__WRITTEN PROBLEM__.
Give a verbatim repeat of the lines that run from the line containing "cad_parts[node].hide_render = cad_parts[node].hide_viewport" to the end of the data below.

__MATERIAL__.
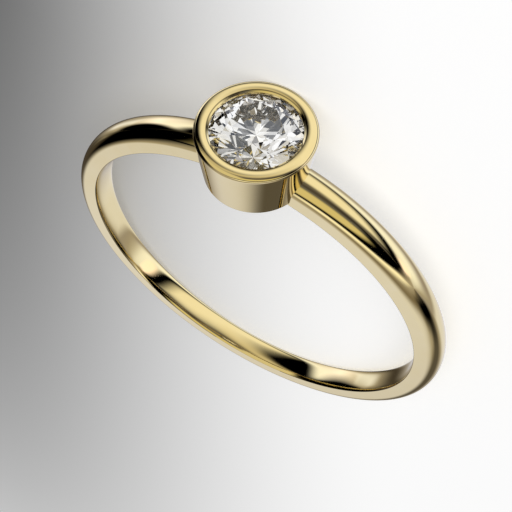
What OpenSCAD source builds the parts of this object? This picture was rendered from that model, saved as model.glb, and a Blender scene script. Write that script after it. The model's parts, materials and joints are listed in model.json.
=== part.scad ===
// A ring with one round brilliant in a bezel cup. The ring lies on its side, as it comes to rest on a flat
// surface, which it touches with the side of the cup and with the back of the band.
//
// Ring axes, used by every module: +X runs out through the middle of the cup, +Z along the finger,
// and the middle of the finger hole is the origin. as_it_rests() then lays the ring down.

/* [Finger hole] */
// Radius of the finger hole
bore_r = 8.5; // [7:0.05:11]
// Rounding of both edges of the finger hole
bore_edge_r = 0.08; // [0.04:0.01:0.15]

/* [Band] */
// Width of the band where it meets the cup
band_w_front = 1.55; // [1.2:0.01:2.2]
// Width of the band at the back
band_w_back = 1.23; // [1:0.01:2]
// Height of the flat side walls of the band
side_h = 0.68; // [0.4:0.01:1.1]
// Height of the dome above the flat side walls
dome_h = 0.53; // [0.2:0.01:0.8]

/* [Bezel cup] */
// Space between the finger and the flat base of the cup
base_lift = 0.02; // [0.01:0.01:0.2]
// Diameter of the cup at its base
base_d = 4.21; // [3.9:0.01:4.6]
// Largest diameter of the cup, just under its rim
rim_d = 4.78; // [4.6:0.01:5.6]
// Height of the rim above the finger
rim_h = 2.61; // [2.5:0.01:3.6]
// Rounding of the outer edge of the rim
rim_edge_r = 0.16; // [0.05:0.01:0.2]
// Rounding of the inner edge of the rim
lip_edge_r = 0.05; // [0.03:0.01:0.18]
// Rounding of the outer edge of the base
base_edge_r = 0.05; // [0.02:0.01:0.15]
// Depth of the lip, from the top of the rim down to the stone
lip_depth = 0.17; // [0.12:0.01:0.4]
// Width of the sloping face of the lip, seen from above
lip_face_w = 0.06; // [0.04:0.01:0.16]
// How far the lip reaches over the edge of the stone
lip_cover = 0.06; // [0.04:0.01:0.2]
// Width of the seat that carries the stone
seat_w = 0.32; // [0.15:0.01:0.4]
// Diameter of the open gallery hole in the base
gallery_d = 2.7; // [2:0.05:2.9]

/* [Stone] */
// Diameter of the stone
stone_d = 3.72; // [3.5:0.01:3.9]
// Diameter of the table across its corners
table_d = 1.96; // [1.8:0.01:2.4]
// Slope of the kite facets of the crown, in degrees
crown_angle = 34; // [28:0.5:36]
// Slope of the main facets of the pavilion, in degrees
pavilion_angle = 40.6; // [39:0.1:43]
// Thickness of the girdle
girdle_h = 0.09; // [0.05:0.01:0.2]
// Length of the star facets, as a share of the way from the table to the girdle
star_share = 0.49; // [0.4:0.01:0.6]
// Length of the lower girdle facets, as a share of the way from the girdle to the culet
lower_share = 0.8; // [0.7:0.01:0.85]
// Turn of the stone about its own axis, in degrees
stone_turn = 22.7; // [0:0.1:45]
// Gap between the stone and the metal
stone_gap = 0.02; // [0.01:0.01:0.05]

/* [Hidden] */

// Smoothness: sections round the band, steps over its dome, and steps round the edges of the cup and the bore
band_steps = 90;
dome_steps = 14;
edge_steps = 5;
bore_edge_steps = 2;
$fn = 96;
// How far a cutting shape runs past the metal that it cuts
cut_past = 0.5;
// How far the uncut band reaches into the finger hole, to be bored away
bore_stock = 0.03;

// Band
side_r = bore_r + side_h;

// Cup
base_x = bore_r + base_lift;
rim_x = bore_r + rim_h;
base_r = base_d / 2;
rim_r = rim_d / 2;
rim_c = [rim_r - rim_edge_r, rim_x - rim_edge_r];
lip_r = stone_d / 2 - lip_cover;
lip_x = rim_x - lip_depth;
lip_c = [lip_r + lip_face_w + lip_edge_r, rim_x - lip_edge_r];
gallery_r = gallery_d / 2;

// Stone: each ring of points has a radius and a height above the top of the girdle
kites = 8;
half = 180 / kites;
stone_r = stone_d / 2;
table_r = table_d / 2;
table_z = (stone_r - table_r) * tan(crown_angle);
star_r = table_r * cos(half) * (1 - star_share) + stone_r * star_share;
star_z = (stone_r - star_r * cos(half)) * tan(crown_angle);
lower_r = stone_r * (1 - lower_share);
lower_z = -girdle_h - (stone_r - lower_r * cos(half)) * tan(pavilion_angle);
culet_z = -girdle_h - stone_r * tan(pavilion_angle);

// The steepest edges of the crown and of the pavilion, which the lip and the seat follow
crown_edge = atan(star_z / (stone_r - star_r));
pavilion_edge = atan((-girdle_h - lower_z) / (stone_r - lower_r));
girdle_x = lip_x - lip_cover * tan(crown_edge) - stone_gap / cos(crown_edge);

// The tilt at which the side of the cup and the back of the band are equally low. Both are rounded, so each
// height is taken at the lowest point of its curve, and the tilt is found by halving.
function cup_low(tilt) = rim_c[1] * sin(tilt) - rim_c[0] * cos(tilt) - rim_edge_r;
function back_low(tilt) = -side_r * sin(tilt) - norm([dome_h * sin(tilt), band_w_back / 2 * cos(tilt)]);
function rest_tilt(low, high, steps) =
    steps == 0 ? (low + high) / 2 :
    let (mid = (low + high) / 2)
    cup_low(mid) < back_low(mid) ? rest_tilt(mid, high, steps - 1) : rest_tilt(low, mid, steps - 1);
tilt = rest_tilt(0, 30, 40);

// The ends of the ring from front to back. Its foremost point is on the rim or at the edge of the stone's
// table, and its rearmost point is on the dome of the band.
rim_front_y = -rim_c[1] * cos(tilt) - rim_c[0] * sin(tilt) - rim_edge_r;
table_front_y = -(girdle_x + table_z) * cos(tilt) - table_r * sin(tilt);
front_y = min(rim_front_y, table_front_y);
back_y = side_r * cos(tilt) + norm([dome_h * cos(tilt), band_w_back / 2 * sin(tilt)]);

// Points on an arc about c, from angle a to angle b
function arc(c, r, a, b, steps) =
    [for (i = [0 : steps]) let (t = a + (b - a) * i / steps) c + r * [cos(t), sin(t)]];

// Half the width of the band at an angle from the cup
function half_width(angle) = (band_w_front + band_w_back) / 4 + (band_w_front - band_w_back) / 4 * cos(angle);

// One edge of the finger hole as [radius, height] points, run on a little past the bore
function bore_edge(w) =
    let (edge = arc([bore_r + bore_edge_r, w - bore_edge_r], bore_edge_r, 180, 90, bore_edge_steps),
         run = edge[0] - edge[1])
    concat([edge[0] + run * bore_stock / -run[0]], [for (i = [1 : bore_edge_steps]) edge[i]]);

// The outline of the band where it is w to each side: one side, the dome, and the other side mirrored
function band_section(w) =
    let (edge = bore_edge(w),
         dome = [for (i = [0 : dome_steps])
                 let (t = 180 * i / dome_steps) [side_r + dome_h * sin(t), w * cos(t)]])
    concat(edge, dome, [for (i = [len(edge) - 1 : -1 : 0]) [edge[i][0], -edge[i][1]]]);

// The band before boring: its outline carried round the finger in even steps
module band_blank() {
    rings = [for (i = [0 : band_steps - 1])
             let (a = 360 * i / band_steps)
             [for (p = band_section(half_width(a))) [p[0] * cos(a), p[0] * sin(a), p[1]]]];
    n = len(rings[0]);
    points = [for (ring = rings) each ring];
    faces = [for (i = [0 : band_steps - 1], j = [0 : n - 1])
             let (a = i * n, b = (i + 1) % band_steps * n, k = (j + 1) % n)
             each [[a + j, b + j, b + k], [a + j, b + k, a + k]]];
    polyhedron(points, faces, convexity = 6);
}

// Turns a solid that was made about +Z to stand along +X
module along_x() {
    rotate([0, 90, 0]) children();
}

// The cup as a full body: base, cone wall, rounded rim
module cup_blank() {
    reach = rim_c - [base_r, base_x];
    wall = atan2(reach[0], reach[1]) + asin(rim_edge_r / norm(reach));
    base_c = [base_r - base_edge_r, base_x + base_edge_r];
    outline = concat([[0, base_x]],
                     arc(base_c, base_edge_r, -90, -wall, edge_steps),
                     arc(rim_c, rim_edge_r, -wall, 90, 2 * edge_steps),
                     [[0, rim_x]]);
    along_x() rotate_extrude() polygon(outline);
}

// What is cut out of the cup for the stone: the rounded and sloping lip, the space under the lip, the seat
// and the gallery hole
module stone_seat() {
    wall_r = stone_r + stone_gap;
    over_x = girdle_x + stone_gap / cos(crown_edge) - stone_gap * tan(crown_edge);
    under_x = girdle_x - girdle_h - stone_gap / cos(pavilion_edge) + stone_gap * tan(pavilion_edge);
    seat_x = under_x - seat_w * tan(pavilion_edge);
    outline = concat([[0, base_x - cut_past], [gallery_r, base_x - cut_past], [gallery_r, base_x]],
                     [[wall_r - seat_w, seat_x], [wall_r, under_x], [wall_r, over_x], [lip_r, lip_x]],
                     arc(lip_c, lip_edge_r, 180, 90, edge_steps),
                     [[lip_c[0], rim_x + cut_past], [0, rim_x + cut_past]]);
    along_x() rotate_extrude() polygon(outline);
}

// The finger hole
module finger_hole() {
    cylinder(r = bore_r, h = band_w_front + 2 * cut_past, center = true, $fn = 180);
}

// The ring laid on its side: the cup to the front, the tilt that it rests at, the surface below it at height
// 0, and its middle from front to back at the origin
module as_it_rests() {
    translate([0, -(front_y + back_y) / 2, -cup_low(tilt)])
        rotate([-tilt, 0, 0]) rotate([0, 0, -90]) children();
}

// The gold: band and cup are soldered into one solid
module ring_body() {
    color([0.93, 0.80, 0.45])
    as_it_rests()
        difference() {
            union() {
                band_blank();
                cup_blank();
            }
            finger_hole();
            stone_seat();
        }
}

// Points spread evenly round the axis of the stone, the first of them at the angle start
function point_ring(r, z, start, count) =
    [for (k = [0 : count - 1]) let (a = start + 360 * k / count) [r * cos(a), r * sin(a), z]];

// A round brilliant, its axis along +Z and the top of its girdle at height 0. Kite k is at angle k * 45.
module brilliant() {
    points = concat(
        point_ring(table_r, table_z, 0, kites),
        point_ring(star_r, star_z, half, kites),
        point_ring(stone_r, 0, 0, 2 * kites),
        point_ring(stone_r, -girdle_h, 0, 2 * kites),
        point_ring(lower_r, lower_z, half, kites),
        [[0, 0, culet_z]]);
    // Index of the first point of each ring
    star = kites;
    top = 2 * kites;
    bottom = 4 * kites;
    lower = 6 * kites;
    culet = 7 * kites;
    faces = concat(
        [[for (k = [kites - 1 : -1 : 0]) k]],
        [for (k = [0 : kites - 1])
            let (next = (k + 1) % kites, last = (k + kites - 1) % kites,
                 tip = 2 * k, mid = 2 * k + 1, tip_next = 2 * next)
            each [
                [k, next, star + k],
                [k, star + k, top + tip, star + last],
                [star + k, top + mid, top + tip],
                [star + k, top + tip_next, top + mid],
                [top + tip, top + mid, bottom + mid, bottom + tip],
                [top + mid, top + tip_next, bottom + tip_next, bottom + mid],
                [bottom + tip, bottom + mid, lower + k],
                [bottom + mid, bottom + tip_next, lower + k],
                [bottom + tip, lower + k, culet, lower + last]
            ]]);
    polyhedron(points, faces, convexity = 2);
}

// The stone in its seat, table outwards
module stone() {
    color([0.92, 0.95, 0.98])
    as_it_rests()
        translate([girdle_x, 0, 0]) along_x() rotate([0, 0, stone_turn]) brilliant();
}

ring_body();
stone();
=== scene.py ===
import json
import math

import bpy
import numpy as np
from mathutils import Matrix, Vector


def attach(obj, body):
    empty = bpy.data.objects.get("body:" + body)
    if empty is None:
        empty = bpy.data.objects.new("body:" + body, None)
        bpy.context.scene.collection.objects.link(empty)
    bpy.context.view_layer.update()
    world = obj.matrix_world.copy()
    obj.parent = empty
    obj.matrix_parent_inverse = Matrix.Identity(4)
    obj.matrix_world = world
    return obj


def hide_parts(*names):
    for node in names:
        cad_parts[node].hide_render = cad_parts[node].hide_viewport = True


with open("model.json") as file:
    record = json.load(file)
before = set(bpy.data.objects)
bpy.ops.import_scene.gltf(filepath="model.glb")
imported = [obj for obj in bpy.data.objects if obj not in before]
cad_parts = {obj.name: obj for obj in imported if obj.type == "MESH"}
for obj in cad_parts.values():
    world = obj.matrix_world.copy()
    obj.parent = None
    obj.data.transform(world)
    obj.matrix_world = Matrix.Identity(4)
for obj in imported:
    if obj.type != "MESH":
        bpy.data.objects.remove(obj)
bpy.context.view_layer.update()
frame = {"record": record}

MM = 0.001

# Sizes of the ring in millimetres, as its construction has them. Its leans and slopes are angles.
BAND_W_FRONT, BAND_W_BACK = 1.55, 1.23
HALF_W, HALF_W_SWING = (BAND_W_FRONT + BAND_W_BACK) / 4, (BAND_W_FRONT - BAND_W_BACK) / 4
SIDE_H, DOME_H = 0.68, 0.53
BASE_LIFT, BASE_D = 0.02, 4.21
RIM_D, RIM_H = 4.78, 2.61
RIM_EDGE, LIP_EDGE, BASE_EDGE = 0.16, 0.05, 0.05
RIM_LEAN_OUT, RIM_LEAN_IN = math.radians(13.5), math.radians(14)
LIP_DEPTH, LIP_FACE_W, LIP_COVER = 0.17, 0.06, 0.06
SEAT_W, GALLERY_D = 0.32, 2.70
STONE_D, TABLE_D, GIRDLE_H = 3.72, 1.96, 0.09
CROWN_SLOPE, PAVILION_SLOPE = math.radians(34), math.radians(40.6)
STAR_SHARE, LOWER_SHARE = 0.49, 0.80
STONE_TURN = math.radians(22.7)
STONE_GAP = 0.02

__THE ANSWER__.
        cad_parts[node].hide_render = cad_parts[node].hide_viewport = True


with open("model.json") as file:
    record = json.load(file)
before = set(bpy.data.objects)
bpy.ops.import_scene.gltf(filepath="model.glb")
imported = [obj for obj in bpy.data.objects if obj not in before]
cad_parts = {obj.name: obj for obj in imported if obj.type == "MESH"}
for obj in cad_parts.values():
    world = obj.matrix_world.copy()
    obj.parent = None
    obj.data.transform(world)
    obj.matrix_world = Matrix.Identity(4)
for obj in imported:
    if obj.type != "MESH":
        bpy.data.objects.remove(obj)
bpy.context.view_layer.update()
frame = {"record": record}

MM = 0.001

# Sizes of the ring in millimetres, as its construction has them. Its leans and slopes are angles.
BAND_W_FRONT, BAND_W_BACK = 1.55, 1.23
HALF_W, HALF_W_SWING = (BAND_W_FRONT + BAND_W_BACK) / 4, (BAND_W_FRONT - BAND_W_BACK) / 4
SIDE_H, DOME_H = 0.68, 0.53
BASE_LIFT, BASE_D = 0.02, 4.21
RIM_D, RIM_H = 4.78, 2.61
RIM_EDGE, LIP_EDGE, BASE_EDGE = 0.16, 0.05, 0.05
RIM_LEAN_OUT, RIM_LEAN_IN = math.radians(13.5), math.radians(14)
LIP_DEPTH, LIP_FACE_W, LIP_COVER = 0.17, 0.06, 0.06
SEAT_W, GALLERY_D = 0.32, 2.70
STONE_D, TABLE_D, GIRDLE_H = 3.72, 1.96, 0.09
CROWN_SLOPE, PAVILION_SLOPE = math.radians(34), math.radians(40.6)
STAR_SHARE, LOWER_SHARE = 0.49, 0.80
STONE_TURN = math.radians(22.7)
STONE_GAP = 0.02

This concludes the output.